GLM might be organized around specific, unique domains of responsibility. For instance, one GLM team might handle all cloud financial operations (FinOps) for AWS, Azure, and GCP across the entire enterprise. Another GLM team might oversee policy enforcement, ensuring that enterprise standards and compliance requirements are met consistently.

These governance teams are crucial in controlling costs, maintaining compliance with legal and regulatory frameworks, and preserving corporate standards. They define and refine the principles and rules that ALM, ILM, and SLM must operate under. Often, GLM works closely with SLM in defining standards and policies — after all, adherence to security guidelines is not only a technical matter but a governance one as well. Like security, governance can be seen as a reactive function: it flags violations, critiques behavior, and imposes controls.

Yet it also needs to be proactive, setting forth guardrails, financial guidelines, and compliance frameworks that prevent chaos and maintain alignment with the organization’s values and objectives.

Proactive vs. Reactive: Striking the Right Balance

A useful lens for examining these domains is to consider them along a spectrum of proactive and reactive activities. ALM and ILM can be seen as largely proactive, focused on building, creating, designing, and executing patterns that bring new capabilities into the enterprise environment.

They operate in forward motion: deploying new features, spinning up new clusters, architecting solutions that fulfill business needs. Conversely, SLM and GLM, while not entirely reactive, often find themselves reacting to changes, monitoring compliance, adjusting policies, and stepping in to correct misalignments.

This dichotomy, however, is not perfect. Security and governance functions must also adopt proactive stances — defining rules and guardrails that prevent bad outcomes, training teams to follow best practices, and embedding themselves early in the development and infrastructure design cycles.

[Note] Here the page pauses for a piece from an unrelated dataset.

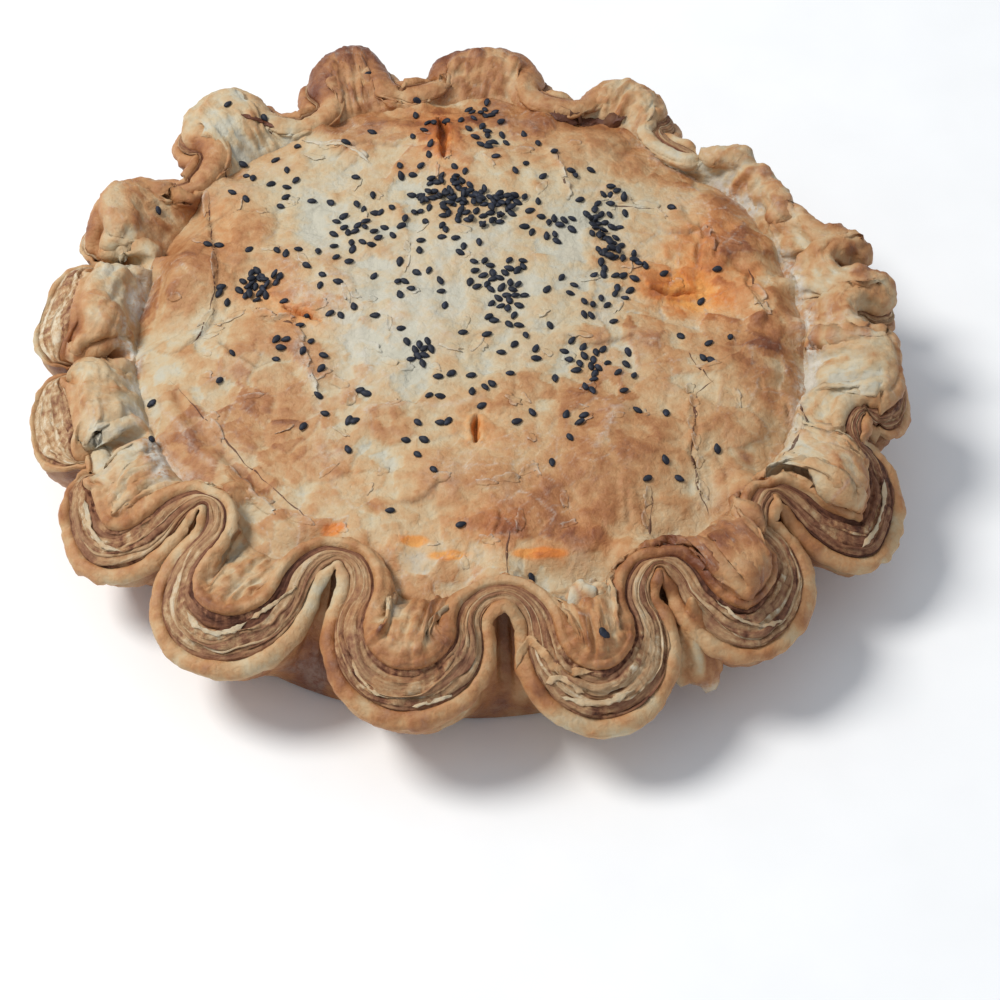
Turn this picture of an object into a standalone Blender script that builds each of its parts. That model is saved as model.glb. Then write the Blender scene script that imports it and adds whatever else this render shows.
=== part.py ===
"""A family-size pork pie in puff pastry, whole and uncut, standing on its flat base.

The pie is one solid. Its case stands on a round base, its lid is a low uneven dome, and where lid and
case meet, their pressed edges make a thick band that is crimped by hand into seventeen flutes. The band
swings out into a lobe, leaning outwards, and back into a tight upright bend against the lid.

Metres, +Z up. The origin lies on the table, under the middle of the pie's outline.
"""

import math

import bmesh
import bpy
import numpy as np

MM = 0.001

# The case and the lid
BASE_RADIUS = 106 * MM
BASE_CORNER = 3 * MM
LID_EDGE_RADIUS = 93.5 * MM
LID_EDGE_HEIGHT = 31 * MM
LID_SHOULDER_WIDTH = 8 * MM
LID_SHOULDER_HEIGHT = 39 * MM
LID_CROWN_HEIGHT = 47.5 * MM
LID_RINGS = 6

# The crimped band, at the middle of its cut edge. Where it curls tightly, its half thickness and its inner
# skin keep within these shares of the curl's radius, and a bend pushes the lid's edge in by its tuck
BEND_HEIGHT = 41 * MM
TIP_THICKNESS = 11.5 * MM
BEND_THICKNESS = 8 * MM
CURL_SHARE = 0.6
INNER_CURL_SHARE = 0.9
TIP_LEAN = math.radians(46)
BEND_LEAN = math.radians(6)
CUT_EDGE_CROWN = 0.8 * MM
CRIMP_RADIUS = 110 * MM
LOBE_SWEEP = math.radians(100)
BEND_TUCK = 6.5 * MM

# The skins that run from the band down to the lid's edge and to the base
INNER_HANDLE = 9 * MM
HOLLOW_HANDLE = 7 * MM
PUFF_RISE = 9 * MM
OUTER_HANDLE = 10 * MM
UNDERSIDE_HANDLE = 13 * MM
UNDERSIDE_RISE = 7 * MM
PLEAT_RISE = 14 * MM
INNER_STEPS = 4
OUTER_STEPS = 6

# One flute a row, anticlockwise from +X: the angle, reach and height of the lobe's tip, the angle and reach
# of the bend that follows it, in degrees and millimetres, the lobe's share of the flute's width, and how
# far its inside has puffed up, from 0, still pressed hollow, to 1, a full cushion
FLUTES = (
    (7.5, 118, 34, 13.5, 106, 0.60, 0.2),
    (18.5, 116, 36, 25.0, 107, 0.66, 0.2),
    (37.0, 108, 35, 52.5, 90, 0.75, 0.8),
    (63.0, 113, 35, 73.5, 92, 0.62, 0.4),
    (86.0, 117, 36, 101.0, 95, 0.62, 0.2),
    (109.0, 122, 38, 122.0, 94, 0.45, 0.3),
    (131.5, 121, 38, 145.5, 98, 0.50, 0.3),
    (154.0, 117, 36, 165.5, 104, 0.56, 0.9),
    (174.0, 120, 33, 184.5, 102, 0.66, 1.0),
    (192.5, 119, 26, 200.0, 104, 0.66, 0.7),
    (212.5, 122, 27, 220.5, 93, 0.66, 0.3),
    (234.0, 120, 30, 247.5, 89, 0.66, 0.2),
    (260.5, 120, 32, 274.5, 95, 0.66, 0.0),
    (286.5, 124, 28, 299.5, 97, 0.70, 0.5),
    (308.5, 125, 29, 322.5, 100, 0.68, 1.0),
    (329.0, 126, 25, 347.0, 105, 0.70, 1.0),
    (352.5, 119, 31, 360.0, 105, 0.66, 0.3),
)

# The lid's swells and hollows: centre in X and Y, rise, and the distance over which it fades, millimetres
LID_SWELLS = (
    (38, -52, 4.0, 15),
    (4, -66, 3.0, 17),
    (62, 9, -4.0, 15),
    (-78, 16, 3.5, 12),
    (-52, -34, -2.5, 20),
    (12, 52, 2.5, 22),
    (-38, 46, -1.5, 18),
    (70, -30, 2.0, 16),
)

STATIONS = 224
SAMPLES_A_HALF_LOBE = 24
STRAIGHTEST = 0.001
MERGE_DISTANCE = 0.001 * MM
SHARP_ANGLE = math.radians(50)
PASTRY_COLOUR = (0.68, 0.43, 0.20, 1.0)
PASTRY_ROUGHNESS = 0.6


def clear_scene():
    for thing in list(bpy.data.objects):
        bpy.data.objects.remove(thing, do_unlink=True)


def half_lobe(tip, bend, lobe_share, puff):
    """Points from a lobe's tip to one of its bends: an arc of the wide lobe, then one of the tight bend."""
    tip_angle, tip_reach, tip_height = tip
    bend_angle, bend_reach = bend
    span = (bend_angle - tip_angle) * CRIMP_RADIUS
    swing = tip_reach - bend_reach
    wide = span / math.sin(LOBE_SWEEP)
    deep = swing / (1 - math.cos(LOBE_SWEEP))
    turns = np.linspace(0, LOBE_SWEEP, SAMPLES_A_HALF_LOBE)
    lobe_along = lobe_share * wide * np.sin(turns)
    lobe_reach = tip_reach - lobe_share * deep * (1 - np.cos(turns))
    back = turns[-2::-1]
    bend_along = span - (1 - lobe_share) * wide * np.sin(back)
    bend_reaches = bend_reach + (1 - lobe_share) * deep * (1 - np.cos(back))
    along = np.concatenate([lobe_along, bend_along])
    reach = np.concatenate([lobe_reach, bend_reaches])
    lobeness = (reach - bend_reach) / swing
    height = BEND_HEIGHT + (tip_height - BEND_HEIGHT) * lobeness
    tucked = min(bend_reach - BEND_TUCK, LID_EDGE_RADIUS)
    lid_edge = tucked + (LID_EDGE_RADIUS - tucked) * lobeness
    angle = tip_angle + along / CRIMP_RADIUS
    return np.stack([angle, reach, height, lobeness, puff * lobeness, lid_edge], axis=1)


def band_line():
    """The band's middle line all the way round: angle, reach, height, lobeness, puff, radius of the lid's
    edge, and angle on the base.

    Lobeness is 1 at a lobe's tip and 0 at a bend, which pushes the lid's edge in. The stations are equally
    far apart along the band, and the angles on the base go evenly from bend to bend, so the skins between
    them gather into pleats.
    """
    tips = [(math.radians(row[0]), row[1] * MM, row[2] * MM) for row in FLUTES]
    bends = [(math.radians(row[3]), row[4] * MM) for row in FLUTES]
    turn = 2 * math.pi
    pieces = []
    base_angles = []
    for index, tip in enumerate(tips):
        before = bends[index - 1]
        if index == 0:
            before = (before[0] - turn, before[1])
        after = bends[index]
        lobe_share, puff = FLUTES[index][5:]
        rising = half_lobe(tip, before, lobe_share, puff)[::-1]
        falling = half_lobe(tip, after, lobe_share, puff)[1:-1]
        whole = np.concatenate([rising, falling])
        plan = whole[:, 1:2] * np.stack([np.cos(whole[:, 0]), np.sin(whole[:, 0])], axis=1)
        end = after[1] * np.array([[math.cos(after[0]), math.sin(after[0])]])
        steps = np.linalg.norm(np.diff(np.concatenate([plan, end]), axis=0), axis=1)
        share = np.concatenate([[0], np.cumsum(steps)[:-1]]) / steps.sum()
        pieces.append(whole)
        base_angles.append(before[0] + share * (after[0] - before[0]))
    line = np.concatenate(pieces)
    base = np.concatenate(base_angles)
    closed = np.concatenate([line, line[:1] + [[turn, 0, 0, 0, 0, 0]]])
    base = np.concatenate([base, base[:1] + turn])
    plan = closed[:, 1:2] * np.stack([np.cos(closed[:, 0]), np.sin(closed[:, 0])], axis=1)
    lengths = np.concatenate([[0], np.cumsum(np.linalg.norm(np.diff(plan, axis=0), axis=1))])
    wanted = np.arange(STATIONS) * lengths[-1] / STATIONS
    columns = [np.interp(wanted, lengths, values) for values in (*closed.T, base)]
    return np.stack(columns, axis=1)


def bezier(start, first, second, end, steps):
    """The points strictly between the ends of a cubic curve."""
    points = []
    for step in range(1, steps + 1):
        t = step / (steps + 1)
        s = 1 - t
        points.append(s**3 * start + 3 * s * s * t * first + 3 * s * t * t * second + t**3 * end)
    return points


def lid_height(x, y):
    """The lid's height at a place inside its shoulder: a low dome with its swells and hollows."""
    share = min(math.hypot(x, y) / (LID_EDGE_RADIUS - LID_SHOULDER_WIDTH), 1)
    height = LID_SHOULDER_HEIGHT + (LID_CROWN_HEIGHT - LID_SHOULDER_HEIGHT) * (1 - share**2)
    for centre_x, centre_y, rise, spread in LID_SWELLS:
        away = math.hypot(x - centre_x * MM, y - centre_y * MM) / (spread * MM)
        height += rise * MM * math.exp(-away * away)
    return height


def section(angle, reach, height, lobeness, puff, lid_edge, base_angle, along, curl):
    """The points of one section, from the base's middle over the band to the lid's crown.

    Where the band curls tighter than it is thick, it is squeezed to a share of the curl's radius.
    """
    outward = np.array([along[1], -along[0], 0.0])
    up = np.array([0.0, 0.0, 1.0])
    lean = BEND_LEAN + (TIP_LEAN - BEND_LEAN) * lobeness
    rising = math.cos(lean) * up + math.sin(lean) * outward
    across = math.cos(lean) * outward - math.sin(lean) * up
    thickness = BEND_THICKNESS + (TIP_THICKNESS - BEND_THICKNESS) * lobeness
    half = min(thickness / 2, CURL_SHARE * curl / math.cos(lean))
    middle = np.array([reach * math.cos(angle), reach * math.sin(angle), height])
    outer_corner = middle + across * half
    inner_corner = middle - across * half

    radial = np.array([math.cos(base_angle), math.sin(base_angle), 0.0])
    foot = radial * BASE_RADIUS + up * BASE_CORNER
    rim = radial * lid_edge + up * LID_EDGE_HEIGHT
    outer_first = outer_corner - OUTER_HANDLE * up
    rise = PLEAT_RISE + (UNDERSIDE_RISE - PLEAT_RISE) * lobeness
    outer_second = foot + UNDERSIDE_HANDLE * lobeness * radial + rise * up
    inner_pull = PUFF_RISE * puff * (up - across) / 2 - INNER_HANDLE * rising
    room = INNER_CURL_SHARE * curl - half * math.cos(lean)
    inner_pull += max(-inner_pull.dot(outward) - max(room, 0), 0) * outward
    inner_first = inner_corner + inner_pull
    inner_second = rim + HOLLOW_HANDLE * lobeness * radial + PUFF_RISE * puff * up

    points = [np.zeros(3), radial * (BASE_RADIUS - BASE_CORNER), foot]
    points += bezier(foot, outer_second, outer_first, outer_corner, OUTER_STEPS)
    points += [outer_corner, middle + rising * CUT_EDGE_CROWN, inner_corner]
    points += bezier(inner_corner, inner_first, inner_second, rim, INNER_STEPS)
    points.append(rim)
    for ring in range(LID_RINGS, 0, -1):
        flat = radial * (lid_edge - LID_SHOULDER_WIDTH) * ring / LID_RINGS
        points.append(flat + up * lid_height(flat[0], flat[1]))
    points.append(up * lid_height(0, 0))
    return points


def all_sections():
    line = band_line()
    plan = line[:, 1:2] * np.stack([np.cos(line[:, 0]), np.sin(line[:, 0])], axis=1)
    chord = np.roll(plan, -1, axis=0) - np.roll(plan, 1, axis=0)
    length = np.linalg.norm(chord, axis=1)
    along = chord / length[:, None]
    change = np.roll(along, -1, axis=0) - np.roll(along, 1, axis=0)
    curl = length / np.maximum(np.linalg.norm(change, axis=1), STRAIGHTEST)
    return [section(*row, direction, radius) for row, direction, radius in zip(line, along, curl)]


def pie_mesh():
    """A profile turned about Z, whose points then move to their places in each section."""
    sections = all_sections()
    profile = bmesh.new()
    row_of = profile.verts.layers.int.new("row")
    chain = []
    for row, point in enumerate(sections[0]):
        vertex = profile.verts.new((math.hypot(point[0], point[1]), 0, point[2]))
        vertex[row_of] = row
        chain.append(vertex)
    edges = [profile.edges.new(pair) for pair in zip(chain, chain[1:])]
    bmesh.ops.spin(
        profile,
        geom=chain + edges,
        cent=(0, 0, 0),
        axis=(0, 0, 1),
        angle=2 * math.pi,
        steps=STATIONS,
        use_merge=True,
    )
    bmesh.ops.remove_doubles(profile, verts=profile.verts, dist=MERGE_DISTANCE)
    for vertex in profile.verts:
        turned = math.atan2(vertex.co.y, vertex.co.x) / (2 * math.pi)
        station = round(turned * STATIONS) % STATIONS
        vertex.co = sections[station][vertex[row_of]]
    bmesh.ops.recalc_face_normals(profile, faces=profile.faces)
    return profile


def centre_outline(shape):
    """Moves the mesh so that its outline is centred on the origin in X and Y."""
    places = np.array([vertex.co for vertex in shape.verts])
    middle = (places.min(axis=0) + places.max(axis=0)) / 2
    bmesh.ops.translate(shape, verts=shape.verts, vec=(-middle[0], -middle[1], 0))


def pastry_material():
    material = bpy.data.materials.new("baked_pastry")
    material.use_nodes = True
    surface = material.node_tree.nodes["Principled BSDF"]
    surface.inputs["Base Color"].default_value = PASTRY_COLOUR
    surface.inputs["Roughness"].default_value = PASTRY_ROUGHNESS
    surface.inputs["Metallic"].default_value = 0.0
    return material


def main():
    clear_scene()
    shape = pie_mesh()
    centre_outline(shape)
    mesh = bpy.data.meshes.new("pie")
    shape.to_mesh(mesh)
    shape.free()
    mesh.shade_smooth()
    mesh.set_sharp_from_angle(angle=SHARP_ANGLE)
    mesh.materials.append(pastry_material())
    pie = bpy.data.objects.new("pie", mesh)
    bpy.context.scene.collection.objects.link(pie)


main()
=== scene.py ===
# %% [markdown]
# # A pork pie in puff pastry
#
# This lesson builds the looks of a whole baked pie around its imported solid. The solid has the right size
# and the right number of crimps, but it is smooth. A real pie is all surface: a case of pastry, a rim whose
# cut edge shows its layers, a blistered lid with four steam slits, and a scatter of black seeds.
#
# The pie could be sculpted by hand, but then nothing could be measured or changed. Here every surface
# follows a rule: a grid is bent into a ring or a disc, and its points are moved to where the rule says.

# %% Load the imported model
import itertools
import math

import bmesh
import bpy
import numpy as np
from mathutils import Matrix, Vector
from mathutils.bvhtree import BVHTree


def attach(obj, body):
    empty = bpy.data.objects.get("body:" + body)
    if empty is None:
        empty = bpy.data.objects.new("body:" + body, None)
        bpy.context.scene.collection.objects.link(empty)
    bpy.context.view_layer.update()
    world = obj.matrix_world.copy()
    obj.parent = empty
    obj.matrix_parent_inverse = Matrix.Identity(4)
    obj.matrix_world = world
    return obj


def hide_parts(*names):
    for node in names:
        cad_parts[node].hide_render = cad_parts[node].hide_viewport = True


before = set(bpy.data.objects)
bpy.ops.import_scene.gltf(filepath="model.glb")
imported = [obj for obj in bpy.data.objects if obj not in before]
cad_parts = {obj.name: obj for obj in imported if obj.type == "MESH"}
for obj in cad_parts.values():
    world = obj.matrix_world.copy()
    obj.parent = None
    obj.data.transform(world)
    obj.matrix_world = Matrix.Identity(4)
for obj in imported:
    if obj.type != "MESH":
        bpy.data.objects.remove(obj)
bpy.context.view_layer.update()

MM = 0.001
TAU = 2 * math.pi
UP = np.array([0.0, 0.0, 1.0])
base_ring = np.array([v.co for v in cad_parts["pie"].data.vertices if v.co.z < 0.1 * MM])
RING_CENTRE = (base_ring.max(axis=0) + base_ring.min(axis=0)) / 2
print("the base's middle lies at", (RING_CENTRE / MM).round(2), "mm")

# %% [markdown]
# ## The camera
#
# The camera comes first, because a few pieces are placed by where they show in the picture. It looks down
# at about fifty degrees from 0.7 m away, through a long lens. A ray through a pixel of the 1000-pixel
# picture then finds the surface that the pixel shows.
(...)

Without a proactive element, SLM and GLM would always be playing catch-up, and their interventions would come too late, after damage might have been done. The interplay between proactive and reactive approaches is not simply a matter of categorization. It shapes the culture, velocity, and health of the entire enterprise environment. Too strong a reactive posture in SLM and GLM can slow down ALM and ILM.

Excessively lax governance or security, on the other hand, can lead to vulnerabilities, inefficiencies, and long-term organizational risk. The ideal balance ensures that creation and innovation are not unnecessarily stifled by bureaucracy, yet still conducted within safe and well-guided parameters.

Conclusion

Managing enterprise environments is inherently a complex and multifaceted task, demanding careful navigation between the seemingly contrasting domains of application development, infrastructure provisioning, security enforcement, and governance oversight. Each of the four main buckets — ALM, ILM, SLM, and GLM — brings its own perspective, responsibilities, and competencies. None is wholly independent; they share boundaries, priorities, and concerns.

When integrated effectively, these domains collectively foster an enterprise environment that is both dynamic and stable, secure yet flexible, well-governed but not overly constrained.

The interplay between proactive and reactive functions further underscores the importance of cooperation and balance. While ALM and ILM teams push forward, building new capabilities and exploring new horizons, SLM and GLM teams monitor, critique, and refine.

Together, these dynamics create a continuous cycle of innovation and improvement, where each domain keeps the others honest, focused, and aligned with broader organizational goals. The result is an environment poised to not just survive but thrive in the unpredictable, ever-changing world of enterprise technology.